DERIVEDPROJCRS["test",
    BASEPROJCRS["GDA94 / MGA zone 54",
        BASEGEOGCRS["GDA94",
            DATUM["Geocentric Datum of Australia 1994",
                ELLIPSOID["GRS 1980",6378137,298.257222101,
                    LENGTHUNIT["metre",1
                    ]
                ]
            ],
            PRIMEM["Greenwich",0,
                ANGLEUNIT["degree",0.0174532925199433
                ]
            ],
            ID["EPSG",4283
            ]
        ],
        CONVERSION["Map Grid of Australia zone 54",
            METHOD["Transverse Mercator",
                ID["EPSG",9807
                ]
            ],
            PARAMETER["Latitude of natural origin",0,
                ANGLEUNIT["degree",0.0174532925199433
                ],
                ID["EPSG",8801
                ]
            ],
            PARAMETER["Longitude of natural origin",141,
                ANGLEUNIT["degree",0.0174532925199433
                ],
                ID["EPSG",8802
                ]
            ],
            PARAMETER["Scale factor at natural origin",0.9996,
                SCALEUNIT["unity",1
                ],
                ID["EPSG",8805
                ]
            ],
            PARAMETER["False easting",500000,
                LENGTHUNIT["metre",1
                ],
                ID["EPSG",8806
                ]
            ],
            PARAMETER["False northing",10000000,
                LENGTHUNIT["metre",1
                ],
                ID["EPSG",8807
                ]
            ]
        ]
    ],
    DERIVINGCONVERSION["Affine",
        METHOD["Affine parametric transformation",
            ID["EPSG",9624
            ]
        ],
        PARAMETER["A0",3099033.308,
            LENGTHUNIT["metre",1
            ],
            ID["EPSG",8623
            ]
        ],
        PARAMETER["A1",0.88866511,
            SCALEUNIT["coefficient",1
            ],
            ID["EPSG",8624
            ]
        ],
        PARAMETER["A2",-0.459520111,
            SCALEUNIT["coefficient",1
            ],
            ID["EPSG",8625
            ]
        ],
        PARAMETER["B0",-6949726.605,
            LENGTHUNIT["metre",1
            ],
            ID["EPSG",8639
            ]
        ],
        PARAMETER["B1",0.459520299,
            SCALEUNIT["coefficient",1
            ],
            ID["EPSG",8640
            ]
        ],
        PARAMETER["B2",0.888664756,
            SCALEUNIT["coefficient",1
            ],
            ID["EPSG",8641
            ]
        ]
    ],
    CS[Cartesian,2
    ],
    AXIS["(E)",east,
        ORDER[1
        ],
        LENGTHUNIT["metre",1
        ]
    ],
    AXIS["(N)",north,
        ORDER[2
        ],
        LENGTHUNIT["metre",1
        ]
    ]
]

We have a BASEPROJCRS node (it can be copied from any projected well known CRS WKT definition), and a DERIVINGCONVERSION node with an "Affine parametric transformation" conversion method (https://epsg.org/coord-operation-method_9624/Affine-parametric-transformation.html).
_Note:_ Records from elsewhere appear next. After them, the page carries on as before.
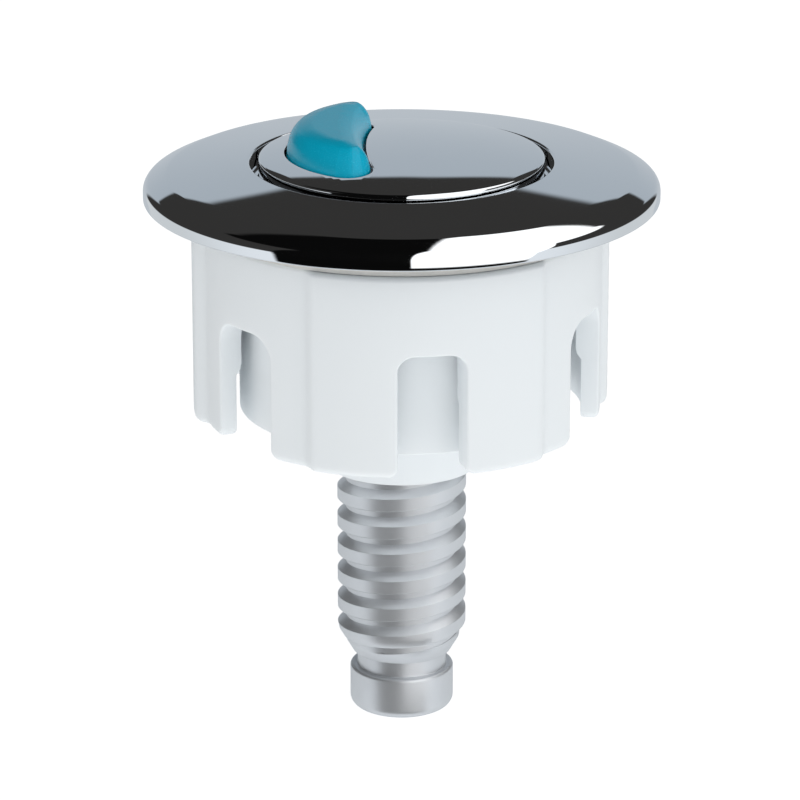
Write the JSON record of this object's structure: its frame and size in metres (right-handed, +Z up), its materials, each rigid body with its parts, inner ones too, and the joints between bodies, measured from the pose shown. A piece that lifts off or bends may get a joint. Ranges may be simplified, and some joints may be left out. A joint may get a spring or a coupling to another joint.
{
  "type": "push button cistern actuator",
  "caption": "Dual flush cistern push button: domed round flange, full flush disc with raised crescent, ribbed hand nut with arched windows, threaded push rod with foot.",
  "frame": {"origin": "centre of the flange's lower edge plane, which is the upper face of the cistern lid", "axes": "+Z up out of the lid along the button's axis, -Y towards the side that the picture shows, -X towards the half flush crescent"},
  "size_m": [0.073, 0.073, 0.0866],
  "materials": {
    "chrome": "polished",
    "grey_rubber": "soft matt foam rubber",
    "white_plastic": "satin moulded",
    "blue_plastic": "pearl gloss",
    "steel": "zinc plated",
    "black_rubber": "matt",
    "silver_metal": "turned, matt silver",
    "bush_plastic": "natural",
    "spring_steel": "bright drawn wire"
  },
  "bodies": {
    "root": {"flange": "chrome", "seal_ring": "grey_rubber", "guide_plate": "white_plastic", "guide_screws": "steel", "return_spring": "spring_steel"},
    "nut_washer": {"slip_washer": "white_plastic"},
    "nut": {"hand_nut": "white_plastic"},
    "full_flush": {"full_flush_button": "chrome", "button_carrier": "white_plastic", "carrier_screws": "steel", "buffer_ring": "black_rubber", "push_rod": "silver_metal", "rod_lock_nut": "steel", "pin_bush": "bush_plastic", "half_flush_spring": "spring_steel"},
    "half_flush": {"half_flush_button": "blue_plastic", "half_flush_slider": "white_plastic", "slider_screws": "steel", "half_flush_pin": "silver_metal", "pin_clip": "steel"}
  },
  "joints": [
    {"name": "full_flush_press", "type": "slide", "parent": "root", "child": "full_flush", "axis": [0, 0, -1], "range_m": [0, 0.006], "stiffness_N_per_m": 300, "springref_m": -0.008, "deforming": ["return_spring"]},
    {"name": "half_flush_press", "type": "slide", "parent": "full_flush", "child": "half_flush", "axis": [0, 0, -1], "range_m": [0, 0.004], "stiffness_N_per_m": 250, "springref_m": -0.006, "deforming": ["half_flush_spring"]},
    {"name": "nut_slide", "type": "slide", "parent": "root", "child": "nut_washer", "axis": [0, 0, -1], "range_m": [0, 0.006]},
    {"name": "nut_turn", "type": "hinge", "parent": "nut_washer", "child": "nut", "pos_m": [0, 0, -0.017], "axis": [0, 0, -1], "range_deg": [0, 720]}
  ],
  "couplings": [
    {"joint": "nut_slide", "follows": "nut_turn", "m_per_rad": 0.000477}
  ]
}
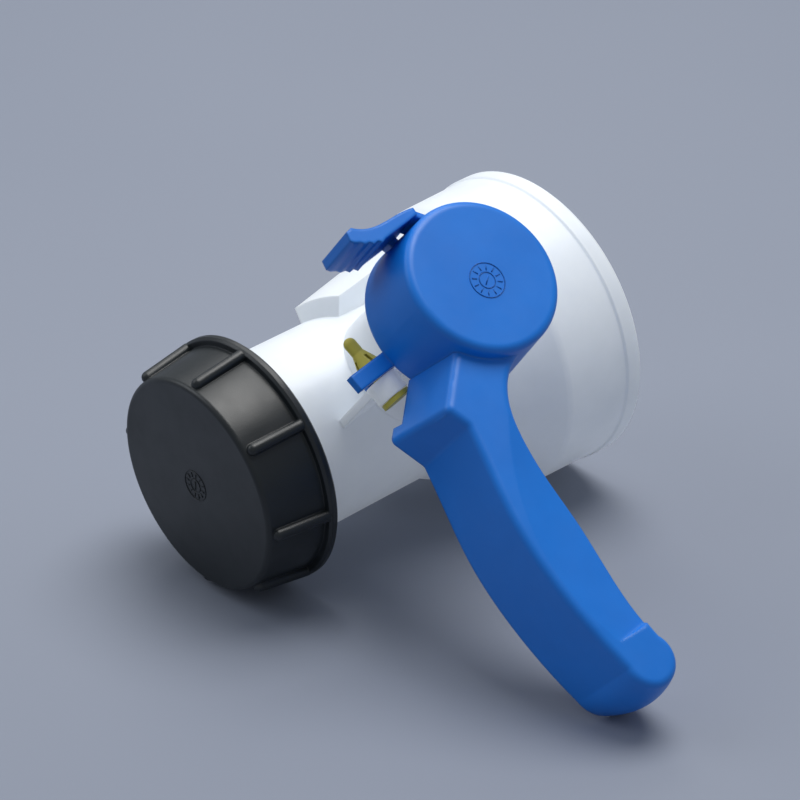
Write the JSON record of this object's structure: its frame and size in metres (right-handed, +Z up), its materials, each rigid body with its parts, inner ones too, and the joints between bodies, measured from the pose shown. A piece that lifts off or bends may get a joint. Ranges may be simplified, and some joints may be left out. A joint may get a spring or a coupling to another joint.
{
  "type": "ibc tank valve",
  "caption": "Butterfly outlet valve for an intermediate bulk container, with ribbed screw cap, offset quarter-turn lever, sprung latch and security pin.",
  "frame": {"origin": "centre of the footprint on the table, at the bottom of the bounding box, with the valve lying as it rests", "axes": "+Z up from the table; +X along the pipe towards the screw cap, which dips 5.2 degrees below level; +Y towards the lever's end. The stem leans 42 degrees from upright towards +Y"},
  "size_m": [0.1476, 0.2, 0.1257],
  "materials": {
    "body_hdpe": "satin",
    "blue_plastic": "satin",
    "black_plastic": "satin",
    "yellow_plastic": "satin",
    "inner_plastic": "satin",
    "seal_rubber": "matte",
    "steel": "satin"
  },
  "bodies": {
    "body": {"valve_body": "body_hdpe", "seat_ring": "seal_rubber", "stem_bush": "inner_plastic", "inner_bush": "inner_plastic", "pivot_bush": "inner_plastic"},
    "handle_group": {"handle": "blue_plastic", "drive_stem": "inner_plastic", "pivot_pin": "inner_plastic", "butterfly_disc": "body_hdpe", "disc_pins": "steel", "snap_ring": "steel", "thrust_washer": "inner_plastic", "stem_o_ring_lower": "seal_rubber", "stem_o_ring_upper": "seal_rubber", "pivot_o_ring": "seal_rubber"},
    "latch": {"latch_lever": "blue_plastic"},
    "security_pin": {"lock_pin": "yellow_plastic"},
    "cap_carrier": {"cap_gasket": "seal_rubber"},
    "cap": {"screw_cap": "black_plastic"}
  },
  "joints": [
    {"name": "handle_turn", "type": "hinge", "parent": "body", "child": "handle_group", "pos_m": [0.00248, -0.05039, 0.04431], "axis": [0.0677, 0.6678, 0.7412], "range_deg": [-90, 0]},
    {"name": "latch_swing", "type": "hinge", "parent": "handle_group", "child": "latch", "pos_m": [0.00966, -0.01638, 0.11419], "axis": [0.0677, 0.6678, 0.7412], "range_deg": [-10, 0], "stiffness_Nm_per_rad": 0.1},
    {"name": "pin_pull", "type": "slide", "parent": "body", "child": "security_pin", "axis": [-0.2158, 0.7351, -0.6426], "range_m": [0, 0.045]},
    {"name": "cap_travel", "type": "slide", "parent": "body", "child": "cap_carrier", "axis": [0.9959, 0, -0.091], "range_m": [0, 0.018]},
    {"name": "cap_turn", "type": "hinge", "parent": "cap_carrier", "child": "cap", "pos_m": [0.00248, -0.05039, 0.04431], "axis": [0.9959, 0, -0.091], "range_deg": [0, 1080]}
  ],
  "couplings": [
    {"joint": "cap_travel", "follows": "cap_turn", "m_per_rad": 0.00095493},
    {"joint": "pin_pull", "follows": "handle_turn", "m_per_rad": -0.028648}
  ]
}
A0 and B0 parameters are translations. A1, A2, B1 and B2 parameters are scaled rotations.

If A1 = B2 != 1 and A2 = B1 = 0, then A1 (and B2) is the uniform scale factor.

The WKT expresses the transformation required to go from the projected to the "Local" system, and can be assigned to a dataset defined in the "Local" system to be able to operate it with GDAL.

QGIS can read the WKT definition and project it on the fly, but I'm not sure if you can export the data with a reprojection from QGIS.

OGR tools can reproject from and to this WKT definition.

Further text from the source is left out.